• [Stated task]: Every line of the material below must be repeated exactly.

--------------------------------

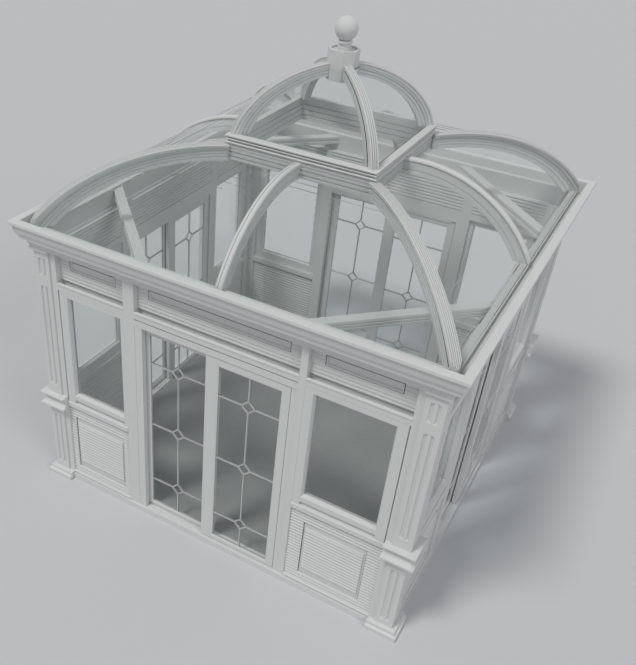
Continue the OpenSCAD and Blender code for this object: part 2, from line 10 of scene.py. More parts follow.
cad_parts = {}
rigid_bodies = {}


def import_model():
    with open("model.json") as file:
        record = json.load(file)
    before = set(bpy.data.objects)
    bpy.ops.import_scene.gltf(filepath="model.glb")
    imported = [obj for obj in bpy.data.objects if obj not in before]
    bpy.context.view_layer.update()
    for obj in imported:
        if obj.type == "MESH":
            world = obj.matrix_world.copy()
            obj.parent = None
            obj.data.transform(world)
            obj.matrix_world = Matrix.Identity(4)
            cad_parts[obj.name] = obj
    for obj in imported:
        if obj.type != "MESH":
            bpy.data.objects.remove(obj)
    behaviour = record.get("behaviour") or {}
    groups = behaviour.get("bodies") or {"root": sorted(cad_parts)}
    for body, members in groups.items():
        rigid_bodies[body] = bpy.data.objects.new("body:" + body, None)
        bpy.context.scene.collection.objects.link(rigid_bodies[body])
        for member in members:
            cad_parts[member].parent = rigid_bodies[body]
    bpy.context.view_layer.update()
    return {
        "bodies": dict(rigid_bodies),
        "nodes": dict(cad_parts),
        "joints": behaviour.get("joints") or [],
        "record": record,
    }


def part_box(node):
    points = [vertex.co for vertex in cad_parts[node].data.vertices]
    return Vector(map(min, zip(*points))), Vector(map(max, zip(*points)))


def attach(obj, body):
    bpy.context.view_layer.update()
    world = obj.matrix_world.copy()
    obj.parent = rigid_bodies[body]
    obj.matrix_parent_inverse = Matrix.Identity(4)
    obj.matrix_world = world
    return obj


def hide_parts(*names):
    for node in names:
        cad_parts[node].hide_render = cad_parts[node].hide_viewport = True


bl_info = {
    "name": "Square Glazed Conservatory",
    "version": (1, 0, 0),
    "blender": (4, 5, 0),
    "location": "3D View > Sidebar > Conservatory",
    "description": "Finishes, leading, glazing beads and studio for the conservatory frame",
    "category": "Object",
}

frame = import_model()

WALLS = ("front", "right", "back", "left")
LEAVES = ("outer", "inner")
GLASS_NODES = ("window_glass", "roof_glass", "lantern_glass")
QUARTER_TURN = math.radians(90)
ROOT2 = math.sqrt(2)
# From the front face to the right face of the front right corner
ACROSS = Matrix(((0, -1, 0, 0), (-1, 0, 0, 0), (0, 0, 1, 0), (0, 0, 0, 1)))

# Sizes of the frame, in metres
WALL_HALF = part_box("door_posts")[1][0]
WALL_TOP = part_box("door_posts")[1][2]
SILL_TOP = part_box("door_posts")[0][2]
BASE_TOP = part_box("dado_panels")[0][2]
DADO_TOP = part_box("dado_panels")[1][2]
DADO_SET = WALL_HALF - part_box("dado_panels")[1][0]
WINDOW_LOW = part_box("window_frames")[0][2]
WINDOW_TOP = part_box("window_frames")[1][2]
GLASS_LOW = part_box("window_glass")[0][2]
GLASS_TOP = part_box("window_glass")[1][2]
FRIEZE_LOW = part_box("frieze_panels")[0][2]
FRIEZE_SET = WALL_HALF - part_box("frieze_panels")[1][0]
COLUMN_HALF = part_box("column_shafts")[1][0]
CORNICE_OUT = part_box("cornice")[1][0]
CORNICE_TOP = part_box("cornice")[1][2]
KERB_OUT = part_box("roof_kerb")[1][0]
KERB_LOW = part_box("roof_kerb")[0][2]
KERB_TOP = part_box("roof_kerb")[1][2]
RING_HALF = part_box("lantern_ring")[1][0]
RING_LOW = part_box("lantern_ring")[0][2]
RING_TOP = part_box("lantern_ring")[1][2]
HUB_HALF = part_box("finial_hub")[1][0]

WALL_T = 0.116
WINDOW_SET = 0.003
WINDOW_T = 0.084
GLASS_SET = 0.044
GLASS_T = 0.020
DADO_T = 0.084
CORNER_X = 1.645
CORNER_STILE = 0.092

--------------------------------

• [Result of this exercise]:
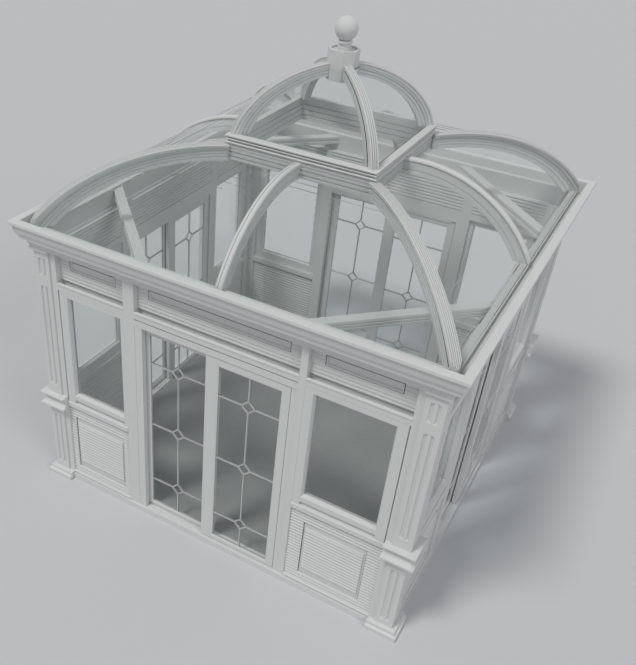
Continue the OpenSCAD and Blender code for this object: part 2, from line 10 of scene.py. More parts follow.
cad_parts = {}
rigid_bodies = {}


def import_model():
    with open("model.json") as file:
        record = json.load(file)
    before = set(bpy.data.objects)
    bpy.ops.import_scene.gltf(filepath="model.glb")
    imported = [obj for obj in bpy.data.objects if obj not in before]
    bpy.context.view_layer.update()
    for obj in imported:
        if obj.type == "MESH":
            world = obj.matrix_world.copy()
            obj.parent = None
            obj.data.transform(world)
            obj.matrix_world = Matrix.Identity(4)
            cad_parts[obj.name] = obj
    for obj in imported:
        if obj.type != "MESH":
            bpy.data.objects.remove(obj)
    behaviour = record.get("behaviour") or {}
    groups = behaviour.get("bodies") or {"root": sorted(cad_parts)}
    for body, members in groups.items():
        rigid_bodies[body] = bpy.data.objects.new("body:" + body, None)
        bpy.context.scene.collection.objects.link(rigid_bodies[body])
        for member in members:
            cad_parts[member].parent = rigid_bodies[body]
    bpy.context.view_layer.update()
    return {
        "bodies": dict(rigid_bodies),
        "nodes": dict(cad_parts),
        "joints": behaviour.get("joints") or [],
        "record": record,
    }


def part_box(node):
    points = [vertex.co for vertex in cad_parts[node].data.vertices]
    return Vector(map(min, zip(*points))), Vector(map(max, zip(*points)))


def attach(obj, body):
    bpy.context.view_layer.update()
    world = obj.matrix_world.copy()
    obj.parent = rigid_bodies[body]
    obj.matrix_parent_inverse = Matrix.Identity(4)
    obj.matrix_world = world
    return obj


def hide_parts(*names):
    for node in names:
        cad_parts[node].hide_render = cad_parts[node].hide_viewport = True


bl_info = {
    "name": "Square Glazed Conservatory",
    "version": (1, 0, 0),
    "blender": (4, 5, 0),
    "location": "3D View > Sidebar > Conservatory",
    "description": "Finishes, leading, glazing beads and studio for the conservatory frame",
    "category": "Object",
}

frame = import_model()

WALLS = ("front", "right", "back", "left")
LEAVES = ("outer", "inner")
GLASS_NODES = ("window_glass", "roof_glass", "lantern_glass")
QUARTER_TURN = math.radians(90)
ROOT2 = math.sqrt(2)
# From the front face to the right face of the front right corner
ACROSS = Matrix(((0, -1, 0, 0), (-1, 0, 0, 0), (0, 0, 1, 0), (0, 0, 0, 1)))

# Sizes of the frame, in metres
WALL_HALF = part_box("door_posts")[1][0]
WALL_TOP = part_box("door_posts")[1][2]
SILL_TOP = part_box("door_posts")[0][2]
BASE_TOP = part_box("dado_panels")[0][2]
DADO_TOP = part_box("dado_panels")[1][2]
DADO_SET = WALL_HALF - part_box("dado_panels")[1][0]
WINDOW_LOW = part_box("window_frames")[0][2]
WINDOW_TOP = part_box("window_frames")[1][2]
GLASS_LOW = part_box("window_glass")[0][2]
GLASS_TOP = part_box("window_glass")[1][2]
FRIEZE_LOW = part_box("frieze_panels")[0][2]
FRIEZE_SET = WALL_HALF - part_box("frieze_panels")[1][0]
COLUMN_HALF = part_box("column_shafts")[1][0]
CORNICE_OUT = part_box("cornice")[1][0]
CORNICE_TOP = part_box("cornice")[1][2]
KERB_OUT = part_box("roof_kerb")[1][0]
KERB_LOW = part_box("roof_kerb")[0][2]
KERB_TOP = part_box("roof_kerb")[1][2]
RING_HALF = part_box("lantern_ring")[1][0]
RING_LOW = part_box("lantern_ring")[0][2]
RING_TOP = part_box("lantern_ring")[1][2]
HUB_HALF = part_box("finial_hub")[1][0]

WALL_T = 0.116
WINDOW_SET = 0.003
WINDOW_T = 0.084
GLASS_SET = 0.044
GLASS_T = 0.020
DADO_T = 0.084
CORNER_X = 1.645
CORNER_STILE = 0.092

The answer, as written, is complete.